--- BEGIN ---
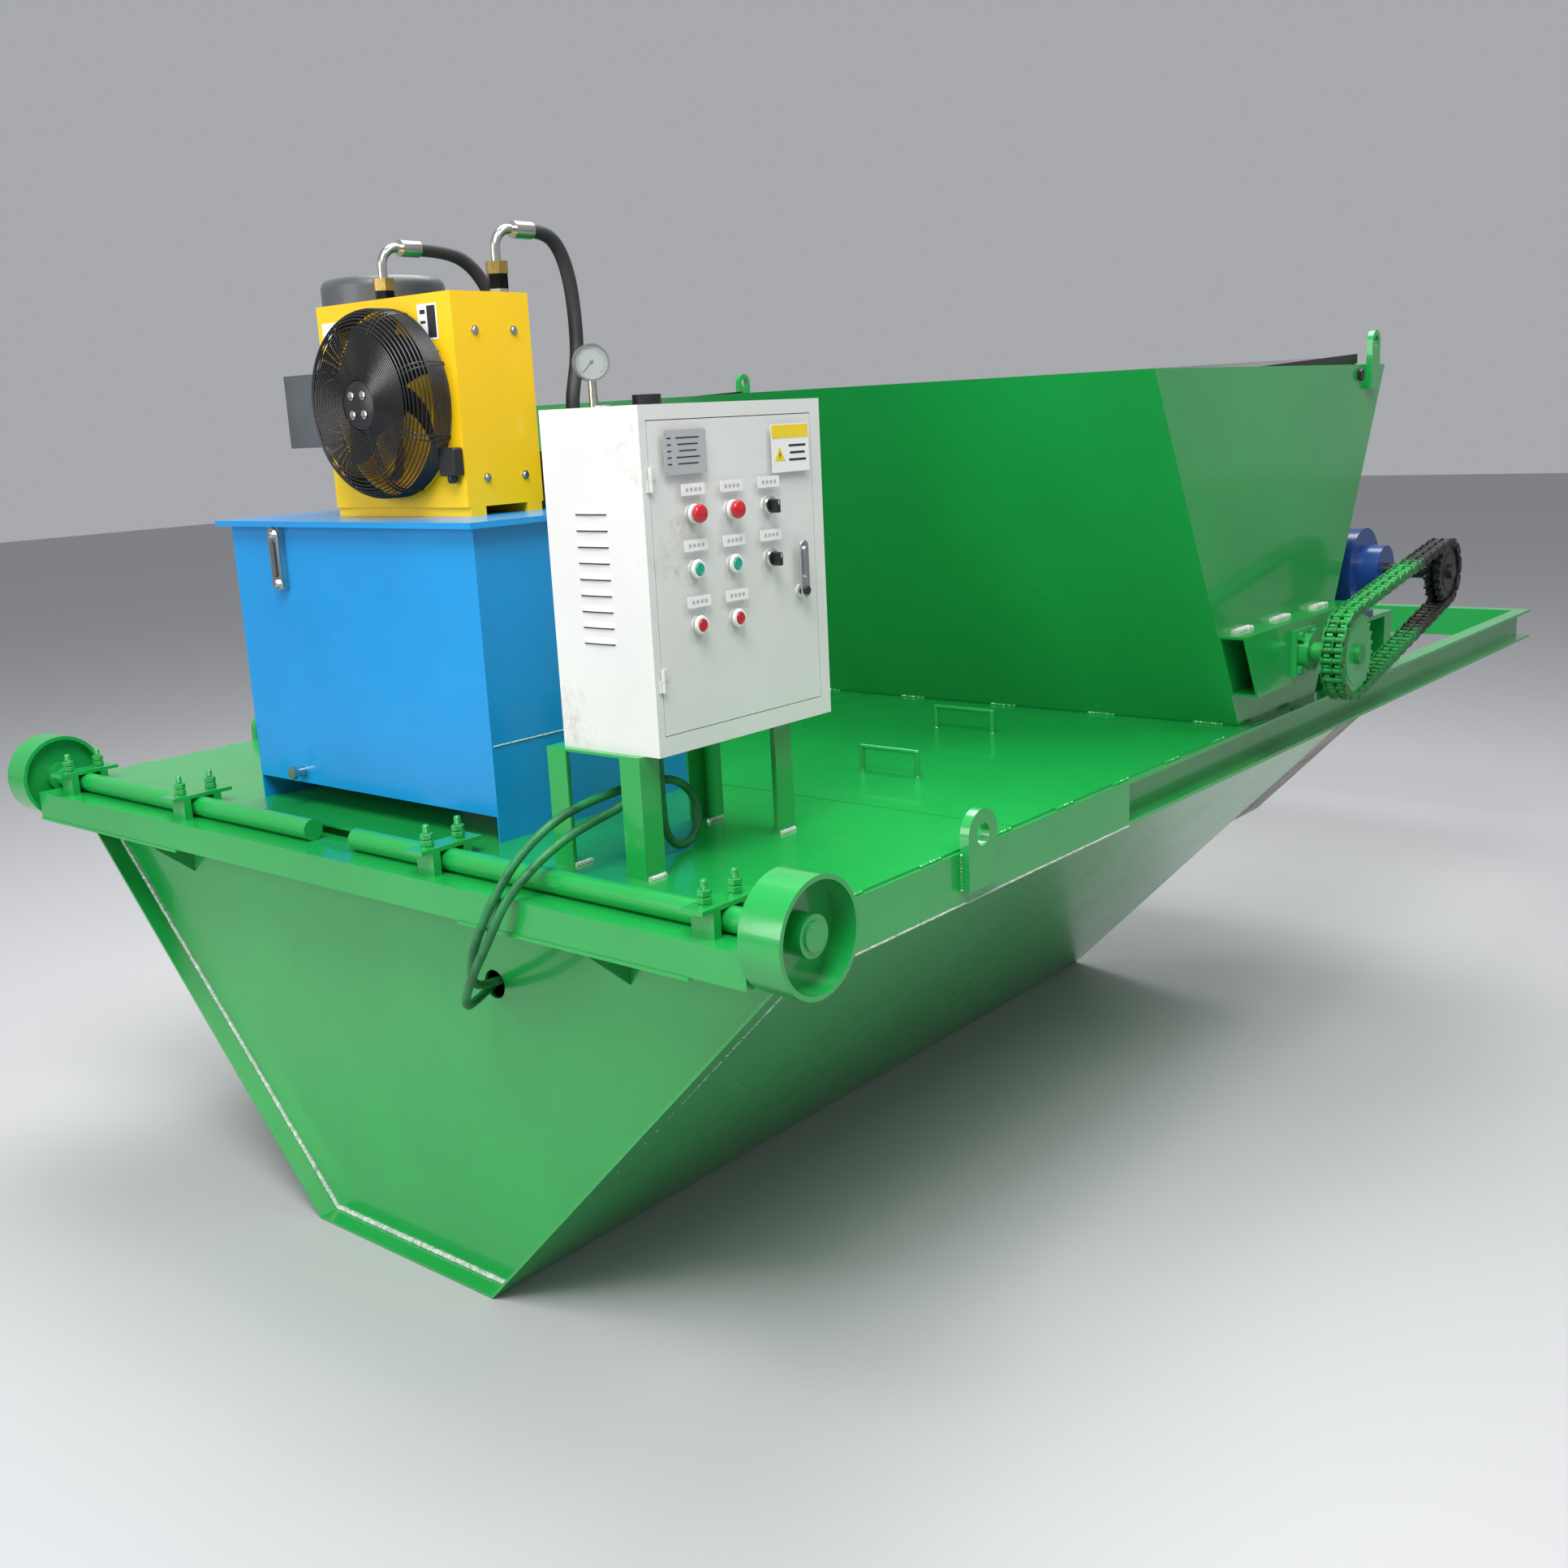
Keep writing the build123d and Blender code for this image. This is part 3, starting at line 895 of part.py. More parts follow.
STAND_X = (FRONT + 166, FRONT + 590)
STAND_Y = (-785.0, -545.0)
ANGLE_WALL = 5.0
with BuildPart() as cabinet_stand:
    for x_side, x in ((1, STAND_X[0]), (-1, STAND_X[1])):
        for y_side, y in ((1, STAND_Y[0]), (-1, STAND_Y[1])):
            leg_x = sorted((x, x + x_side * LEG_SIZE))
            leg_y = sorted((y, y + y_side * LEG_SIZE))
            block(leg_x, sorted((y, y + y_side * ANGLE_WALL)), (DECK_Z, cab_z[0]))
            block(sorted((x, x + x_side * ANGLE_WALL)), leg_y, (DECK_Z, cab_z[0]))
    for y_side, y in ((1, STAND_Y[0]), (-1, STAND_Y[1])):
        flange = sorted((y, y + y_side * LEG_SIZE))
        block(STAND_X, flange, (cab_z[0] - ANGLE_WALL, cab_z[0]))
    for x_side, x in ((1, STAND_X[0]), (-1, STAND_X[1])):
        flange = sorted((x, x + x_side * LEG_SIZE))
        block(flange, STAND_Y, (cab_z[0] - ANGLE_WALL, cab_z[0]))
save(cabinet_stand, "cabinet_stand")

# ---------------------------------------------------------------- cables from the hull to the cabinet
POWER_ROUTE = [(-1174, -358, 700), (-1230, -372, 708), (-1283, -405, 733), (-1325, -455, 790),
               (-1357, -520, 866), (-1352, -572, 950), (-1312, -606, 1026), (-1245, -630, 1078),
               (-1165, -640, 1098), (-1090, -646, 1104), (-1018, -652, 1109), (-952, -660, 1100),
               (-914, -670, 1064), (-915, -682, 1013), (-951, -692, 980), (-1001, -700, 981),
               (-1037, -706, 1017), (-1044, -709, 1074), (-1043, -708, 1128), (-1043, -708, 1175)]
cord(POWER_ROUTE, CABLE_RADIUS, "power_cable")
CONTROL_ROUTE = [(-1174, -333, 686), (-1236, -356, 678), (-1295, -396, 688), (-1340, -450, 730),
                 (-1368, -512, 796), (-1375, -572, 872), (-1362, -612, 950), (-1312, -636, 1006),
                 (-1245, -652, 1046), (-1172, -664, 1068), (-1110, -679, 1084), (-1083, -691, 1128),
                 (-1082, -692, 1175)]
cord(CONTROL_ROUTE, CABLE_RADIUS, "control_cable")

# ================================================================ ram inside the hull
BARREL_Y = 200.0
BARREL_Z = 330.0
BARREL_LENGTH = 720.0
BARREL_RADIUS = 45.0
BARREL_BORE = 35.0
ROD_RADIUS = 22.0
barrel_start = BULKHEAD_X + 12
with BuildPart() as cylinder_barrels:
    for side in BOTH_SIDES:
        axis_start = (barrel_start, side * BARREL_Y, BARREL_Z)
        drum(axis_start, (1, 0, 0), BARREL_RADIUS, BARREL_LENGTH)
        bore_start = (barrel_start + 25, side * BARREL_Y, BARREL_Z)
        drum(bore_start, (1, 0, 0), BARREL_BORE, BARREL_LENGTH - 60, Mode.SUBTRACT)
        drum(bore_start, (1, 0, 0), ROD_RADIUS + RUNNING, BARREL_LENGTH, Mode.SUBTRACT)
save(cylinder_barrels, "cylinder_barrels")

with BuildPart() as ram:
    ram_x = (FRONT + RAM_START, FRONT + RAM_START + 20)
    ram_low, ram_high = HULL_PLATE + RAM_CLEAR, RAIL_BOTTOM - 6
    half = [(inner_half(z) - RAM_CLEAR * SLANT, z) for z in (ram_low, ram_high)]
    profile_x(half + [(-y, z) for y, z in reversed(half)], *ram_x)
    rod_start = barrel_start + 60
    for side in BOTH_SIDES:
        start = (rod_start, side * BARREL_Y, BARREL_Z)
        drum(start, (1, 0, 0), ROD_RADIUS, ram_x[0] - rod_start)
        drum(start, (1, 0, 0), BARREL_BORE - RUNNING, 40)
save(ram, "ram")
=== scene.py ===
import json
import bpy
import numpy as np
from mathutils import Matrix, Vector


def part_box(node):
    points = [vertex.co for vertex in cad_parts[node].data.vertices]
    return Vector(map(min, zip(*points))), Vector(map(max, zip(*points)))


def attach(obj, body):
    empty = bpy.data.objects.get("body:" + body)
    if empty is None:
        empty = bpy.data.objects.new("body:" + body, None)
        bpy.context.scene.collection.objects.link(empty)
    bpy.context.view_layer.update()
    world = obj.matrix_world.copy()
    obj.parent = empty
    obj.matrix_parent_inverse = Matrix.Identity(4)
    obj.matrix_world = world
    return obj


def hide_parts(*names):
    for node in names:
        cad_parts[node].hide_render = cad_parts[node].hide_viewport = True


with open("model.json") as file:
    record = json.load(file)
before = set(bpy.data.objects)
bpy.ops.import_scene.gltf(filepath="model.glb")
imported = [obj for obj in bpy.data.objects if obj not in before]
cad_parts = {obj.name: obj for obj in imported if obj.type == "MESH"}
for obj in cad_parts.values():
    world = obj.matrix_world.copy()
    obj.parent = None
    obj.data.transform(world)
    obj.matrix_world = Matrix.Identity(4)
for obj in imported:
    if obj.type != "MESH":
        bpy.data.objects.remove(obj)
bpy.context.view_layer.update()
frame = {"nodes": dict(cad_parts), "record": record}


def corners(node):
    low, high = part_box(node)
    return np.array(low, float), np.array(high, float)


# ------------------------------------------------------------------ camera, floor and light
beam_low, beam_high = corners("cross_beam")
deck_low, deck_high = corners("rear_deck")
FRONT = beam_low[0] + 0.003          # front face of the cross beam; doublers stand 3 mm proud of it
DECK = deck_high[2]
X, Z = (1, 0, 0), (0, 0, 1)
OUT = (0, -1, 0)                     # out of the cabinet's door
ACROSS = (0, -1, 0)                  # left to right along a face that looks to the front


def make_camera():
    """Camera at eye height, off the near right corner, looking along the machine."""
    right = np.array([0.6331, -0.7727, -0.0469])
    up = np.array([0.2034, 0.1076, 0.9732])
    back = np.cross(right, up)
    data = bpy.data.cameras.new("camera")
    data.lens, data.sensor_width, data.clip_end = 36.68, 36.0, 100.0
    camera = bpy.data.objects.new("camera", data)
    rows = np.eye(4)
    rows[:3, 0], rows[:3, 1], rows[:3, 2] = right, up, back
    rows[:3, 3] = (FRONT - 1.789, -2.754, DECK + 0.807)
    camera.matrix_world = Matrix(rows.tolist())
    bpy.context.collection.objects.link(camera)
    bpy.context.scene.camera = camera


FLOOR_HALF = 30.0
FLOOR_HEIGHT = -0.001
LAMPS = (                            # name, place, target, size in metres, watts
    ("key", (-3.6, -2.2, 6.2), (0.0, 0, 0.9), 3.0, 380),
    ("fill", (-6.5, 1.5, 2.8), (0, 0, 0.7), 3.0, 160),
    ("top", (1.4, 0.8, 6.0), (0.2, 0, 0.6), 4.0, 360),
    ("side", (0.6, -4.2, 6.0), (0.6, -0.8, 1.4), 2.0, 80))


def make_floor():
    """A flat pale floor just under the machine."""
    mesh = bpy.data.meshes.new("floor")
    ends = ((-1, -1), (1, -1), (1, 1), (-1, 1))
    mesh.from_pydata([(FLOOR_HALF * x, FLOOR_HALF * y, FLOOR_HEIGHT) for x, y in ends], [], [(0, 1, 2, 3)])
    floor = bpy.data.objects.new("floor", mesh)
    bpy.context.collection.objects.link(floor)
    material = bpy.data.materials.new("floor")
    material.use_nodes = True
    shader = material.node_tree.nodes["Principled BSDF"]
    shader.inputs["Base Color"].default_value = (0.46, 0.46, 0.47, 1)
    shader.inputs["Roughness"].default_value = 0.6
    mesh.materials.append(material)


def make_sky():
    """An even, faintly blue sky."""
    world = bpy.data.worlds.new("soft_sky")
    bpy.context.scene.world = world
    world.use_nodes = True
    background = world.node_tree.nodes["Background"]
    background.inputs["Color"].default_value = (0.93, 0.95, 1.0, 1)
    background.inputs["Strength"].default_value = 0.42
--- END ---
■ Exercise objective
Using the data above, reproduce exactly the lines from the line that contains "profile_x(half + [(-y, z)" through the line that contains "zip(*points))), Vector(map(max, zip(*points)))", including both.

■ Finished exercise
    profile_x(half + [(-y, z) for y, z in reversed(half)], *ram_x)
    rod_start = barrel_start + 60
    for side in BOTH_SIDES:
        start = (rod_start, side * BARREL_Y, BARREL_Z)
        drum(start, (1, 0, 0), ROD_RADIUS, ram_x[0] - rod_start)
        drum(start, (1, 0, 0), BARREL_BORE - RUNNING, 40)
save(ram, "ram")
=== scene.py ===
import json
import bpy
import numpy as np
from mathutils import Matrix, Vector


def part_box(node):
    points = [vertex.co for vertex in cad_parts[node].data.vertices]
    return Vector(map(min, zip(*points))), Vector(map(max, zip(*points)))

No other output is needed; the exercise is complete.